What is this problem about?

The Combination Sum interview question asks you to find all unique combinations of numbers from a given set of candidates that sum up to a target value. A crucial rule in this problem is that you can use the same candidate number an unlimited number of times. The resulting list of combinations must not contain duplicate sets (though the sets can contain the same number multiple times).

Why is this asked in interviews?

This is a core Backtracking interview pattern used by companies like Meta, Google, and Amazon. It tests a candidate's ability to explore a state space using recursion. Interviewers look for how you handle the "unlimited use" constraint and how you prevent duplicate combinations in your result list. It also evaluates your understanding of recursion pruning—stopping the search once the current sum exceeds the target.

Algorithmic pattern used

The problem is solved using Backtracking. You traverse a decision tree where at each step you have two choices:

  1. Include the current candidate in the combination and stay at the same candidate (allowing for unlimited use).
  2. Skip the current candidate and move to the next one. This "Pick or Skip" approach, combined with a sorting step at the beginning, allows for a clean and efficient search.

Example explanation

Candidates: [2, 3, 6, 7], Target: 7

  1. Start with 2.
  2. Path 1: 2, 2, 2, 2 (Sum 8 > 7, Stop).
  3. Path 2: 2, 2, 3 (Sum 7, Success! Add [2, 2, 3] to results).
  4. Path 3: 2, 3, 2 (This is the same as [2, 2, 3]. To avoid this, we only consider candidates at or after the current index).
  5. Path 4: 7 (Sum 7, Success! Add [7] to results). Final result: [[2, 2, 3], [7]].

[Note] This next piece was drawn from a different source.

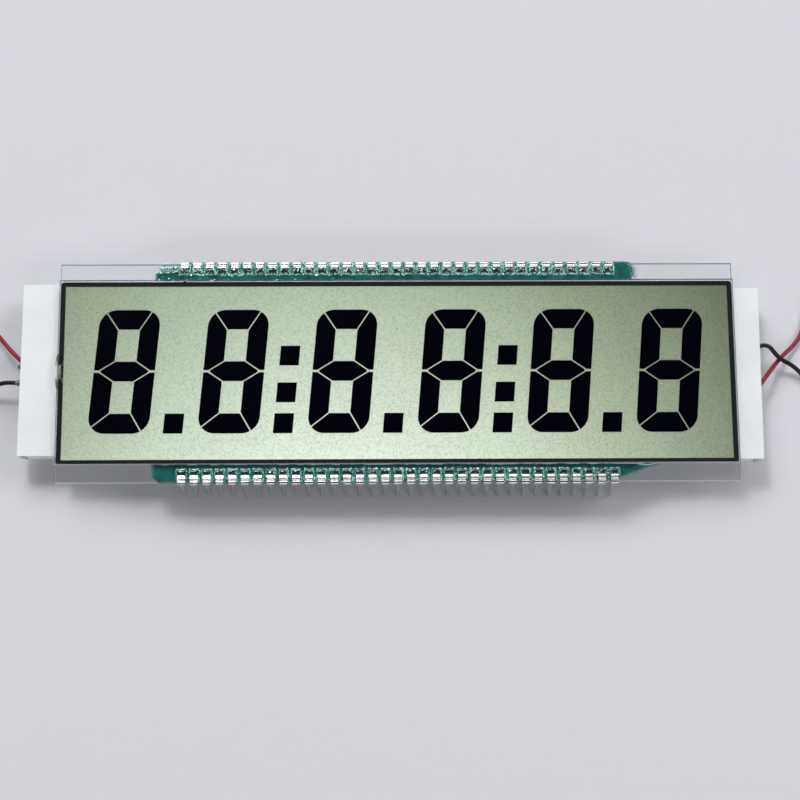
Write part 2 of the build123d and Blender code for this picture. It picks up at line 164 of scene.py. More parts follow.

Common mistakes candidates make

  • Duplicate Combinations: Generating [2, 3, 2] and [2, 2, 3] as separate answers. This is usually fixed by passing the current index to the recursive call.
  • Missing Base Cases: Forgetting to return when the sum equals the target or when the sum exceeds the target.
  • Not Backtracking: Forgetting to remove the last element from the current combination before returning from a recursive call (the "undo" step).

Interview preparation tip

Always draw the recursion tree for a small example. It helps you visualize how the index moves forward and how the "unlimited reuse" is implemented by not incrementing the index when you pick a number.